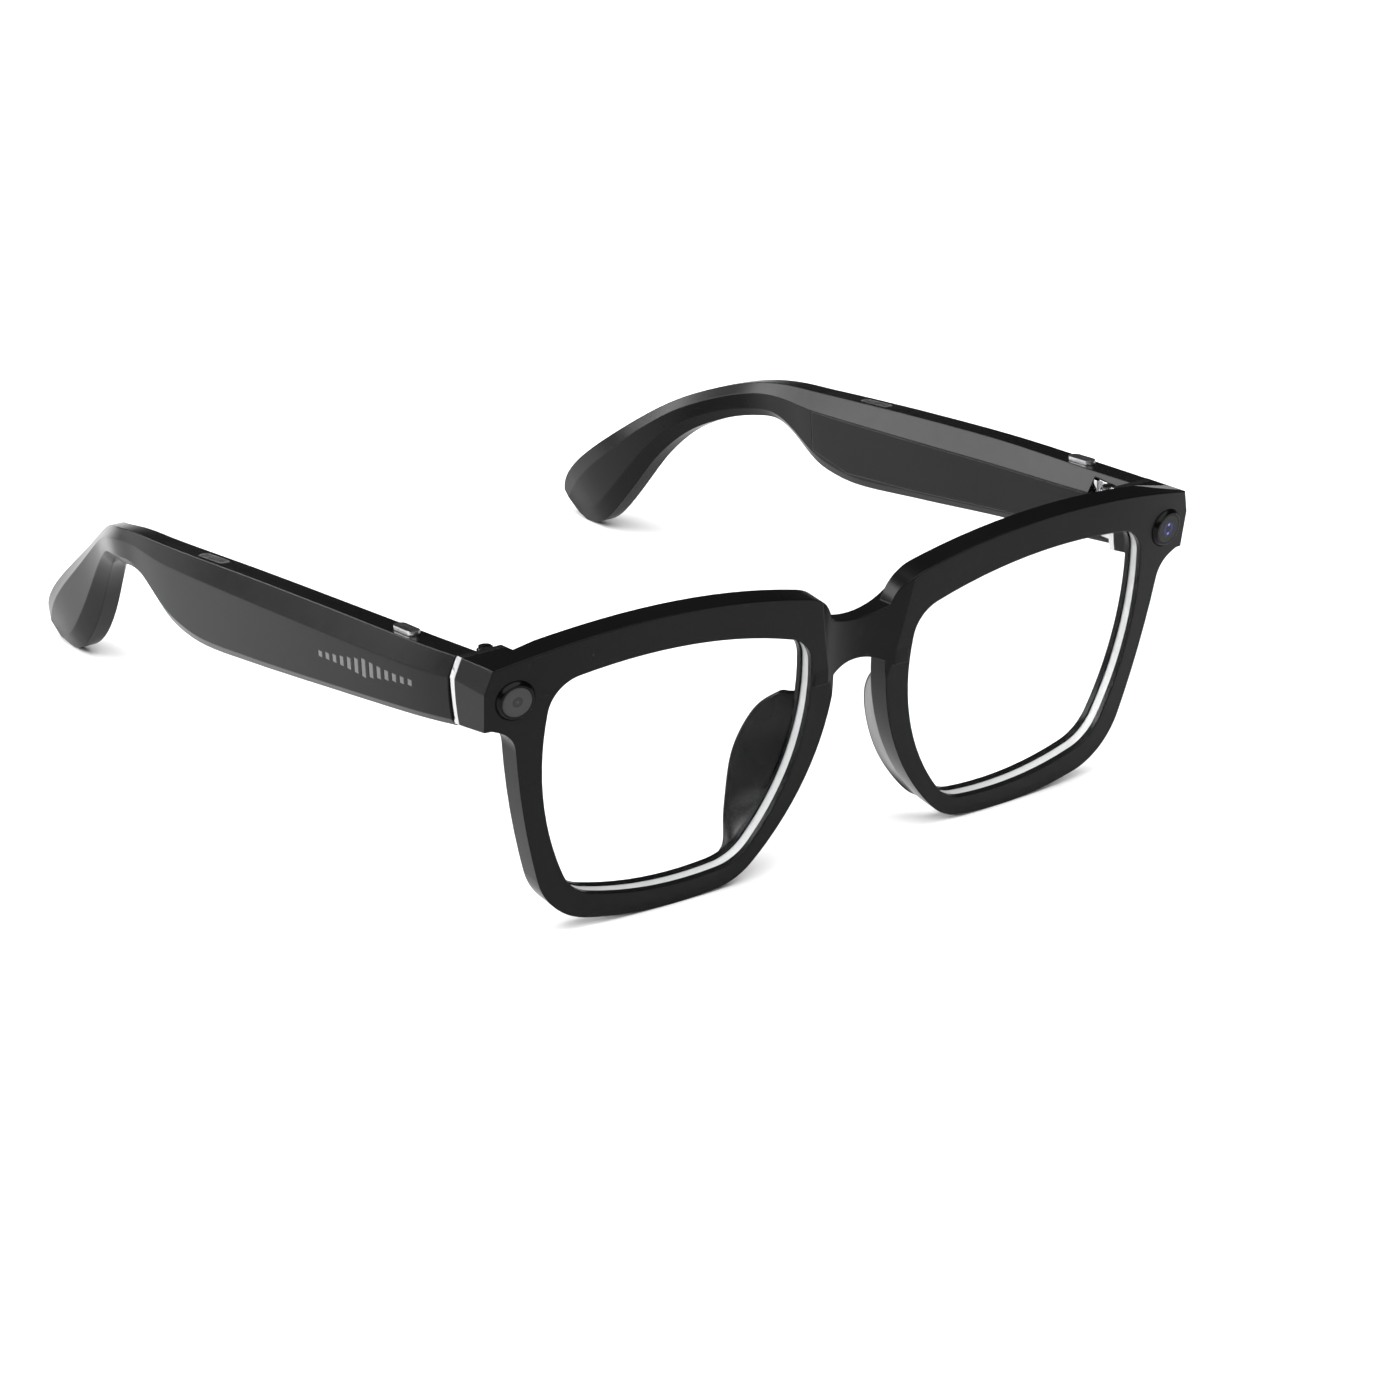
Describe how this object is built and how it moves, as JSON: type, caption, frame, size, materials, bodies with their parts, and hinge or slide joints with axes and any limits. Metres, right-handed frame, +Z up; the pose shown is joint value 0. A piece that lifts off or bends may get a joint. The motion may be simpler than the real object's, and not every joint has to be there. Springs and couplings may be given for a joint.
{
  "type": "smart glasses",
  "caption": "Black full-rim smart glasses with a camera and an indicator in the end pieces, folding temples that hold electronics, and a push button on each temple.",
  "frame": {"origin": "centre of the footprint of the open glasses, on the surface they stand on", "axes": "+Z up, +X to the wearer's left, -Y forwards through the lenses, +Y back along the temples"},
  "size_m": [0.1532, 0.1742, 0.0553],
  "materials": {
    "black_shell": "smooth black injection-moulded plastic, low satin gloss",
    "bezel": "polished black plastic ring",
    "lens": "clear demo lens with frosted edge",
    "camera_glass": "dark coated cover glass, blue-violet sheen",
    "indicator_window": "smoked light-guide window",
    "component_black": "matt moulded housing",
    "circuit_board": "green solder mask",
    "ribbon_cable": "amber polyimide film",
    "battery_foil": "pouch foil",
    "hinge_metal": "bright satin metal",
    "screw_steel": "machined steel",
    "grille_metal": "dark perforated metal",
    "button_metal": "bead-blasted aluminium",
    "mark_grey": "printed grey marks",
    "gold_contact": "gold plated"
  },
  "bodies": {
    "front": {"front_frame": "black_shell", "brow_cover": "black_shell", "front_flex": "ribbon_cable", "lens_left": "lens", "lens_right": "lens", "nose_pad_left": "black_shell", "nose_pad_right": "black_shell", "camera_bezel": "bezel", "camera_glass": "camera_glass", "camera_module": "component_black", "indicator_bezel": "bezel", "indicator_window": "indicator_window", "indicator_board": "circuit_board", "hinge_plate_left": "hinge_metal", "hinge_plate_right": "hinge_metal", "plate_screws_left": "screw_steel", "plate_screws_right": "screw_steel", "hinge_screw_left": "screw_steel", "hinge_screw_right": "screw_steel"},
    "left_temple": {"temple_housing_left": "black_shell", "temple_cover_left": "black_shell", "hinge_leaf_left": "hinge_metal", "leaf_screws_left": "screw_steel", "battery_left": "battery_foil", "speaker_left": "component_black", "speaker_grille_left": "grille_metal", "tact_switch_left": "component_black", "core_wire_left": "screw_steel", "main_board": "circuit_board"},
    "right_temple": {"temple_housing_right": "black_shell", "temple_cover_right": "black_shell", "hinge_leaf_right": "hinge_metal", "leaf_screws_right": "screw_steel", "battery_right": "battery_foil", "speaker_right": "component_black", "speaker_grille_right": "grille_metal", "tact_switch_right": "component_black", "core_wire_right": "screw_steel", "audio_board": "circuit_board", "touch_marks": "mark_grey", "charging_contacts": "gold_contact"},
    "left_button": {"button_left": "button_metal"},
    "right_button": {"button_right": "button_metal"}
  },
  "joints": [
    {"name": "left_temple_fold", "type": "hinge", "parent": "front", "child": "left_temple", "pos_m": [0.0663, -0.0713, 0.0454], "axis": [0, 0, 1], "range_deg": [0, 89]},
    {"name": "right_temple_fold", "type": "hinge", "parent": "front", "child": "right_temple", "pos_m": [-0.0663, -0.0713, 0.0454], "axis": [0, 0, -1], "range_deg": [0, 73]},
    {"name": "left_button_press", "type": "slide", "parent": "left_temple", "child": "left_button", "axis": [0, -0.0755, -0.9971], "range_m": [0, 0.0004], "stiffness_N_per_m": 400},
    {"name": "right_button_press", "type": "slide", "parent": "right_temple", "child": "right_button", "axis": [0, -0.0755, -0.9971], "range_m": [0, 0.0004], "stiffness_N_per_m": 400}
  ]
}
*-*-*
▸ **Instruction**
Count how many lines of the data include the word "joints". Your reply should be that number alone.

▸ **Task response**
2